## begin Listed records

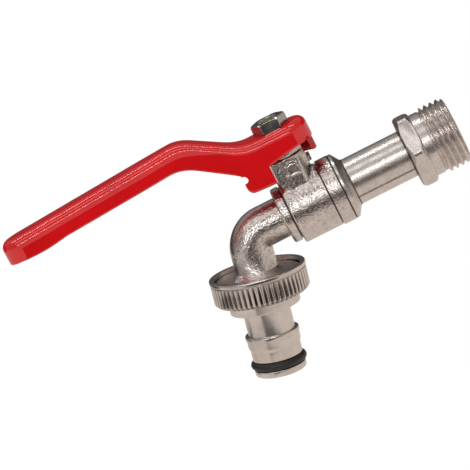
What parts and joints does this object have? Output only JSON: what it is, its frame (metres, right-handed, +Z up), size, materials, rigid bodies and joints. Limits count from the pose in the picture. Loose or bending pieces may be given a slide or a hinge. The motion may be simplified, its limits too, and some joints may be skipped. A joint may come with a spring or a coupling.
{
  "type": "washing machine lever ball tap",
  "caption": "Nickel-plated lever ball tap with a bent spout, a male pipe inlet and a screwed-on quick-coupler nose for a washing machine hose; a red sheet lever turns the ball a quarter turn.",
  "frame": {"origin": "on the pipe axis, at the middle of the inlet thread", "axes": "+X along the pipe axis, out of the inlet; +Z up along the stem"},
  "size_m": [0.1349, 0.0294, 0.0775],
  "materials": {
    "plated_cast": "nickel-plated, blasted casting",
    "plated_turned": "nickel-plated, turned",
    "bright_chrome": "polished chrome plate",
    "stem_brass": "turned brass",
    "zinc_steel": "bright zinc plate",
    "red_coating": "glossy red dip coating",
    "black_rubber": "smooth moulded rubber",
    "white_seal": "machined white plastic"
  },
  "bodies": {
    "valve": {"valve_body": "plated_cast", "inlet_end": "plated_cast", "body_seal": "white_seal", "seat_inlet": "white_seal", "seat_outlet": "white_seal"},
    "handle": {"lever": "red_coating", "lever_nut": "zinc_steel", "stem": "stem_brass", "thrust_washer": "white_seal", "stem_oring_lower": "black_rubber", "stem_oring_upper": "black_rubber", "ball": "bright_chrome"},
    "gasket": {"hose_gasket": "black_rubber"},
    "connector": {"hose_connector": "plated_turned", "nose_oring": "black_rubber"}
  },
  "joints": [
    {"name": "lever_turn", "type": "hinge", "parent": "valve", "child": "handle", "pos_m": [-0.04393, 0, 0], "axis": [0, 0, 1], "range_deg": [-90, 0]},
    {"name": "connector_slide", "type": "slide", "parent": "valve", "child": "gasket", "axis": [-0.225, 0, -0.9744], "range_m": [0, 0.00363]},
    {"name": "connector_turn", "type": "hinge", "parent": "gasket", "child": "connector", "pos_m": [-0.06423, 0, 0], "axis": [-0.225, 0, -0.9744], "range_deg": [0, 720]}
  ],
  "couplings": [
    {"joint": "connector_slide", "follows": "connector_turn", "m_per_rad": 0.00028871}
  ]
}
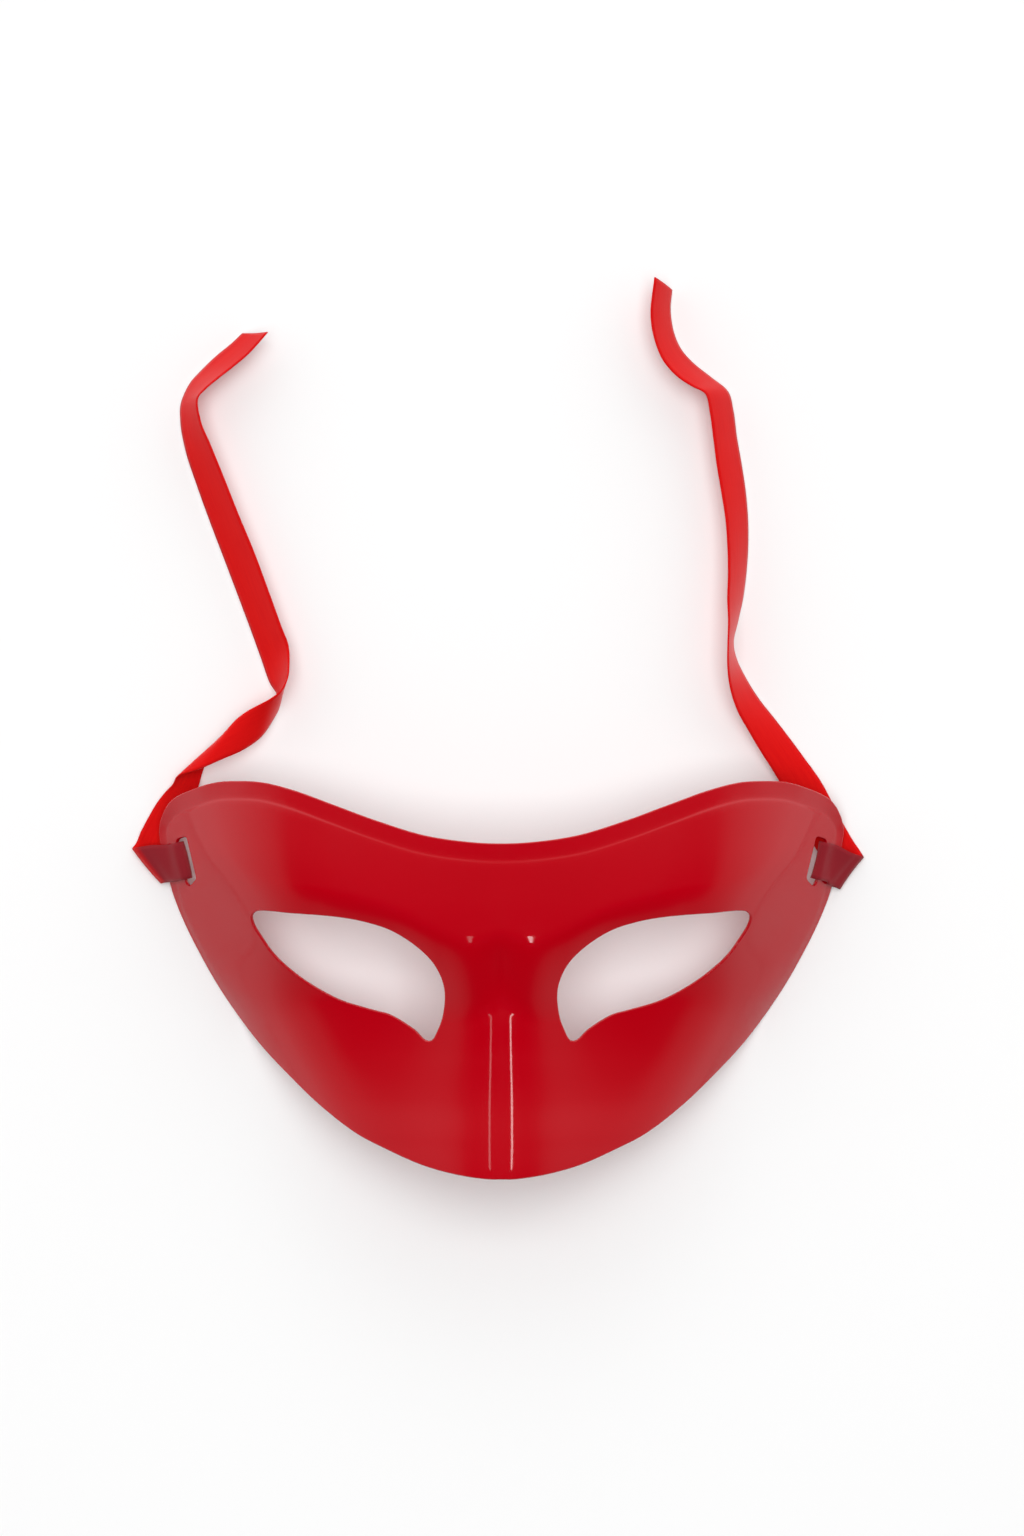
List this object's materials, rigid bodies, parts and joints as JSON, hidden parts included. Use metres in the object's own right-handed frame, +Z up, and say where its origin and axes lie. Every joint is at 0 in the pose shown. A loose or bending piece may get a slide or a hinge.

## end Listed records

Problem details
State how many lines of the listing above hold the word "handed", with nothing but the number.

Result for this task
2